Follow the Leader: Teaching Leadership Skills One Activity At A Time


When it comes to being successful, most of us wouldn't automatically add "be a follower" to the list of traits of the most successful people in the world.

But often times, instead of creating environments that foster leadership skills, we instead instill traits that undermine a child's natural instinct to lead. While each of my children and grandchildren have their own unique personalities, each of them went through that stage of life when they were eager to be in charge. Not just toddler life when "I do it!" was their favorite phrase, but even as older kids when they wanted to show me that they could do the latest dance routine or how fast they could run. But all too often, teaching compliance and obedience has an undesired side effect of teaching children that only some of us should be leaders.

The truth is, leadership skills are important for all kinds of successes in life, from employment to relationships. And there is a general consensus that such skills are lacking among adults and young people, but not a lot of conversation about why that's the case. Whether you have youth and young adults in your home, classroom or youth group, you can invest in their futures by teaching them how to be leaders.

Give Them Responsibility

As a youth group leader, parent, teacher, or other authority figure, this can seem like a scary prospect. Are they ready for responsibility? Can they handle it? Give them something to be responsible for that will build their self-confidence, but don't make it something that's life-and-death. Take your teens' personal skills, strengths, and weaknesses into consideration, too. Here are some examples of responsibilities for teens.

  • * Running an errand for you, such as picking up something from the store. If they can't drive, you can drop them off to run the errand.

  • * Opening up a bank account.

  • * Let them lead a class or group.

  • * Household chores like laundry could be delegated to the young adults and teens in your home.

  • * Have them organize the set-up and clean-up of an event.


One of those ironies of good leadership is that being under leadership is often a great way to learn it. Youth and young adults would do well to work at least part time, thus learning responsibility and also learning what is involved in good leadership. Having a job is an important responsibility that can prepare young people to lead.

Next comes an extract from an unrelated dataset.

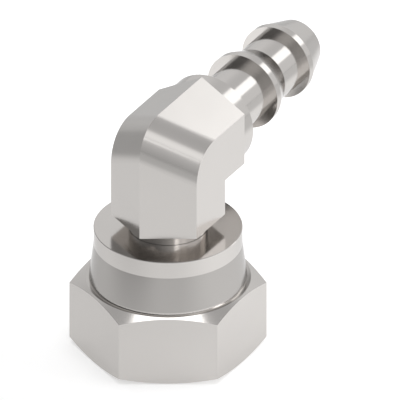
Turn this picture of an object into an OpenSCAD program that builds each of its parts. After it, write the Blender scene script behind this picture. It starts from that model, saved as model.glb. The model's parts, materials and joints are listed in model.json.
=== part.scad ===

Consider jobs like camp counselor or babysitter, too. Those are both jobs that put young people in charge of others.


Are there leadership workshops available in your area? If not, see if you can hire a leadership consultant to come in and speak to your group. Maybe you can find someone to speak to your teen's class, or hold a seminar on your young adult's college campus. If there is a workshop available, take your youth group to the workshop, or sign your kids up.

Groups and Organizations

Organizations like Boy and Girl Scouts are also good ways for young adults and youth to learn leadership skills. Don't let the names "boy" and "girl" deter you - there are all kinds of opportunities in these organizations for youth and young adults. Other clubs and groups encourage leadership among members, too. Find out about what is offered in your community - even your local YMCA/YWCA might have some ideas or programs.